* YOUR TASK: Hand back each line, unchanged, from the top down to the line where "closed_level = 0.9" sits.

>> begin GIVEN DATA

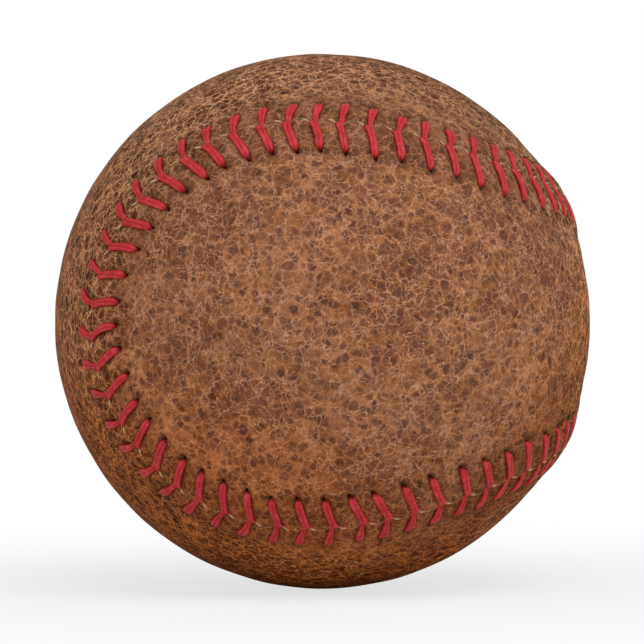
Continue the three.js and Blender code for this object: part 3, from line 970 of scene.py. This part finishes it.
    relief = steps(from_plate, 0.0, 0.3)
    relief = leather.math("MULTIPLY_ADD", steps(from_small, 0.0, 0.3), 0.5, relief)
    relief = leather.math("MULTIPLY_ADD", grain, 0.8, relief)
    leather.bump(relief, 0.05 * mm, 0.8)
    roughness = steps(veins, 0.0, 1.0, 0.66, 0.78)
    leather.set(Base_Color=colour, Roughness=roughness, Specular_IOR_Level=0.04)
    return leather.material


brown_leather = grained_leather()
for which, side in (("front", 1), ("back", -1)):
    panel = leather_panel(side)
    placed(panel, "leather_" + which, "cover_panel_" + which, "leather", brown_leather)


# The lacing: one red waxed cotton thread of two plies, sewn with a needle at each end. Each half
# comes up through a hole, crosses to the seam, dives between the edges and runs under the other
# panel to its next hole, where it comes up again.
leg_fineness = 2
drawn_in = {1: 0.26 * mm, -1: 0.40 * mm}  # of the tightest stitches, into the leather
tight_place = {1: limb_start + 5 * mm, -1: limb_start}
tight_width = 5 * mm
ply_sides = 5  # of each half of a ply, over and under
thread_sides = 4 * ply_sides
groove_level = 0.76  # of the plies' height, at the groove between them
closed_level = 0.9  # the same where the thread is squeezed in a hole or in the seam

# At each place on a leg: how far from the seam, where a hole lies at 4.5, the thread's middle over
# the leather's face in the stitch's valley, its width and its thickness, in millimetres.
front_leg = [
    (4.36, -1.10, 0.72, 0.55),
    (4.44, -0.38, 0.66, 0.60),
    (4.42, 0.06, 0.92, 0.70),
    (4.20, 0.30, 1.12, 0.74),
    (3.62, 0.32, 1.18, 0.68),
    (2.40, 0.27, 1.10, 0.64),
    (1.15, 0.28, 1.16, 0.64),
    (0.58, 0.26, 1.24, 0.62),
    (0.18, 0.12, 1.16, 0.60),
    (-0.08, -0.30, 1.02, 0.56),
    (-0.30, -0.95, 0.85, 0.50),
    (-1.30, -1.55, 0.80, 0.50),
]
back_leg = [
    (4.62, -1.10, 0.62, 0.52),
    (4.74, -0.34, 0.56, 0.58),
    (4.68, 0.08, 0.80, 0.70),
    (4.42, 0.30, 1.14, 0.78),
    (3.80, 0.34, 1.36, 0.74),
    (2.40, 0.27, 1.10, 0.64),
    (1.15, 0.23, 0.82, 0.62),
    (0.58, 0.13, 0.84, 0.62),
    (0.18, -0.04, 0.86, 0.60),
    (-0.10, -0.34, 0.90, 0.56),
    (-0.32, -0.95, 0.85, 0.50),
    (-1.30, -1.55, 0.80, 0.50),
]


def smooth_route(stations):
    """More places between the given ones, on a smooth curve through them."""
    stations = np.array(stations, float)
    padded = np.vstack([2 * stations[0] - stations[1], stations, 2 * stations[-1] - stations[-2]])
    made = []
    for i in range(1, len(padded) - 2):
        before, start, end, after = padded[i - 1 : i + 3]
        square_part = 2 * before - 5 * start + 4 * end - after
        cubic_part = 3 * start - before - 3 * end + after
        for t in np.arange(leg_fineness) / leg_fineness:
            made.append(start + ((end - before) * t + square_part * t**2 + cubic_part * t**3) / 2)
    made.append(stations[-1])
    return np.array(made)


def thread_section(width, thickness, groove_at, level):
    """Outline of two plies side by side: x along the width, y along the thickness."""
    angle = math.pi * np.arange(ply_sides) / ply_sides
    past_top = angle > math.pi / 2
    swell = np.sin(angle) ** 0.9
    to_groove = np.where(past_top, level + (1 - level) * swell, swell)
    from_groove = np.where(past_top, swell, level + (1 - level) * swell)
    left_width, right_width = (1 + groove_at) / 2, (1 - groove_at) / 2
    left, right = left_width * np.cos(angle), right_width * np.cos(angle)
    x = [left_width + right, left - right_width, -right_width - left, left_width - right]
    y = [to_groove, from_groove, -to_groove, -from_groove]
    return np.concatenate(x) * width / 2, np.concatenate(y) * thickness / 2


def sew_strand(first_side, chance):
    """The rings of one needle's half of the thread, each with its middle, place along the seam,
    groove's level, width, thickness, groove's place and slant."""
    rings = []
    for turn in range(stitch_count):
        number = -turn
        side = -first_side if turn % 2 else first_side
        hole = by_stitch(leg_hole[side], number)
        stations = smooth_route(front_leg if side > 0 else back_leg)
        across = stations[:, 0] * hole / drawn_hole
        on_leg = np.clip(across / hole, 0, 1)
        along = leg_along(number, side, np.clip(across, 0, None))
        bow = np.sin(math.pi * on_leg)
        along = along + (0.06 * side + chance.normal(0, 0.10)) * mm * bow
        lift = stations[:, 1] * mm + chance.normal(0, 0.025) * mm * bow
        lift -= drawn_in[side] * hill(abs(near_start[number]) - tight_place[side], tight_width)
        height = crown(side, np.clip(across, 0.3 * mm, None), 0, 1 * mm, across - hole) + lift
        width = stations[:, 2] * mm * chance.uniform(0.90, 1.08)
        thickness = stations[:, 3] * mm
        groove = chance.uniform(-0.15, 0.15) - side * chance.uniform(0.35, 0.8) * (on_leg - 0.5)
        middle = on_cover(along, side * across, height)
        slant = smooth_step(-across, -2.2 * mm, -0.2 * mm)
        squeezed = np.maximum(smooth_step(on_leg, 0.80, 0.92), smooth_step(-across, -0.7 * mm, 0.0))
        level = groove_level + (closed_level - groove_level) * squeezed
        rings.extend(zip(middle, along, level, width, thickness, groove, slant))
    return rings


def lace():
    chance = np.random.default_rng(108)
    rings = sew_strand(1, chance)[::-1] + sew_strand(-1, chance)
    middles = np.array([ring[0] for ring in rings])
    heading = unit(np.gradient(middles, axis=0))
    along = np.array([ring[1] for ring in rings])
    ahead = unit(np.cross(unit(middles), read_along(seam_to_front, along)))
    points = []
    for i, (middle, _, level, width, thickness, groove, slant) in enumerate(rings):
        square = unit(ahead[i] - heading[i] * (ahead[i] @ heading[i]))
        wide = square * (1 - slant) + ahead[i] * slant
        thick = np.cross(heading[i], square)
        x, y = thread_section(width, thickness, groove, level)
        points.append(middle + x[:, None] * wide + y[:, None] * thick)
    corners = np.arange(len(rings) * thread_sides).reshape(-1, thread_sides)
    faces = faces_round(corners).reshape(-1, 4).tolist()
    faces += [corners[0, ::-1].tolist(), corners[-1].tolist()]
    lacing = new_piece(np.concatenate(points), faces)
    mesh = lacing.data
    run = np.concatenate([[0], np.cumsum(np.linalg.norm(np.diff(middles, axis=0), axis=1))])
    corner_of = np.zeros(len(mesh.loops), int)
    mesh.loops.foreach_get("vertex_index", corner_of)
    ring_of, side_of = corner_of // thread_sides, corner_of % thread_sides
    on_last_side = np.arange(len(corner_of)) // 4 % thread_sides == thread_sides - 1
    round_share = side_of / thread_sides + (on_last_side & (side_of == 0))
    uv = np.stack([round_share, run[ring_of] / mm], axis=1)
    mesh.uv_layers.new(name="thread").data.foreach_set("uv", uv.astype(np.float32).ravel())
    return lacing


def waxed_thread():
    """Two waxed plies, with painted shade in the groove between them and at their sides where they meet
    the leather, and painted highlight along each ply and in mottled patches.
    """
    thread = Finish("waxed_red_thread")
    round_it, along_it, _ = thread.parts(thread.node("UVMap", uv_map="thread").outputs["UV"])
    over_ply = thread.math("FRACT", thread.math("MULTIPLY", round_it, 4.0))
    crest = thread.math("SINE", thread.math("MULTIPLY", over_ply, math.pi))
    drawn_out = thread.math("MULTIPLY", along_it, 1.3)
    twisted = thread.math("MULTIPLY_ADD", round_it, 9.0, drawn_out)
    fibre_run = thread.node("CombineXYZ", {"X": thread.math("MULTIPLY", round_it, 22.0), "Y": twisted})
    fibres = thread.noise(fibre_run.outputs["Vector"], 1.0, 3.0, 0.65)
    patches = thread.noise(thread.millimetres(), 1.1, 3.0, 0.6)
    colour = thread.layers(
        # Painted shade in the groove and at the thread's sides, and painted highlight along the top of
        # each ply.
        thread.mix(thread.steps(crest, 0.0, 0.7), linear(150, 16, 24), linear(186, 28, 36)),
        (thread.steps(crest, 0.7, 1.0, 0.0, 0.2), (220, 80, 84)),
        # Painted highlight in pale fibre streaks and lighter patches; the dark fibres and darker patches
        # vary the thread's red.
        (thread.steps(fibres, 0.46, 0.72, 0.0, 0.55), (224, 84, 86)),
        (thread.steps(fibres, 0.25, 0.45, 0.5, 0.0), (112, 8, 16)),
        (thread.steps(patches, 0.52, 0.68, 0.0, 0.5), (218, 84, 90)),
        (thread.steps(patches, 0.32, 0.46, 0.45, 0.0), (150, 14, 26)),
    )
    thread.bump(fibres, 0.06 * mm, 0.6)
    thread.set(Base_Color=colour, Roughness=0.5, Specular_IOR_Level=0.25)
    return thread.material


placed(lace(), "red_lacing", "lacing_thread", "red_thread", waxed_thread())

>> end GIVEN DATA

* RESULT OF THIS EXERCISE:
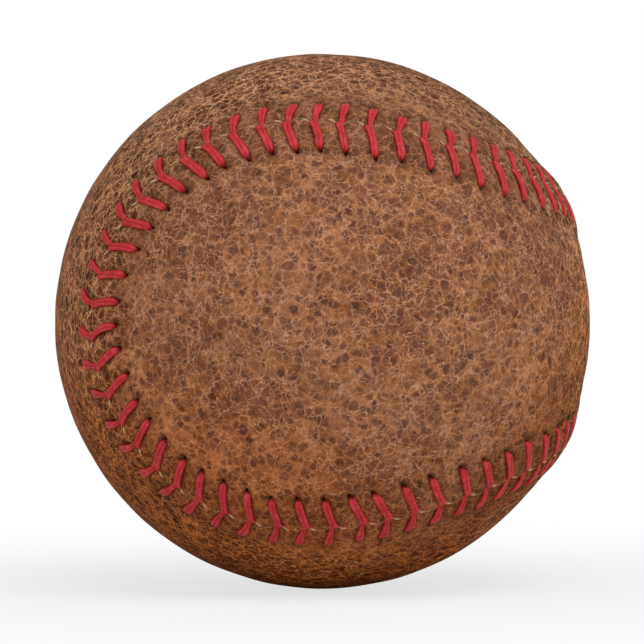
Continue the three.js and Blender code for this object: part 3, from line 970 of scene.py. This part finishes it.
    relief = steps(from_plate, 0.0, 0.3)
    relief = leather.math("MULTIPLY_ADD", steps(from_small, 0.0, 0.3), 0.5, relief)
    relief = leather.math("MULTIPLY_ADD", grain, 0.8, relief)
    leather.bump(relief, 0.05 * mm, 0.8)
    roughness = steps(veins, 0.0, 1.0, 0.66, 0.78)
    leather.set(Base_Color=colour, Roughness=roughness, Specular_IOR_Level=0.04)
    return leather.material


brown_leather = grained_leather()
for which, side in (("front", 1), ("back", -1)):
    panel = leather_panel(side)
    placed(panel, "leather_" + which, "cover_panel_" + which, "leather", brown_leather)


# The lacing: one red waxed cotton thread of two plies, sewn with a needle at each end. Each half
# comes up through a hole, crosses to the seam, dives between the edges and runs under the other
# panel to its next hole, where it comes up again.
leg_fineness = 2
drawn_in = {1: 0.26 * mm, -1: 0.40 * mm}  # of the tightest stitches, into the leather
tight_place = {1: limb_start + 5 * mm, -1: limb_start}
tight_width = 5 * mm
ply_sides = 5  # of each half of a ply, over and under
thread_sides = 4 * ply_sides
groove_level = 0.76  # of the plies' height, at the groove between them
closed_level = 0.9  # the same where the thread is squeezed in a hole or in the seam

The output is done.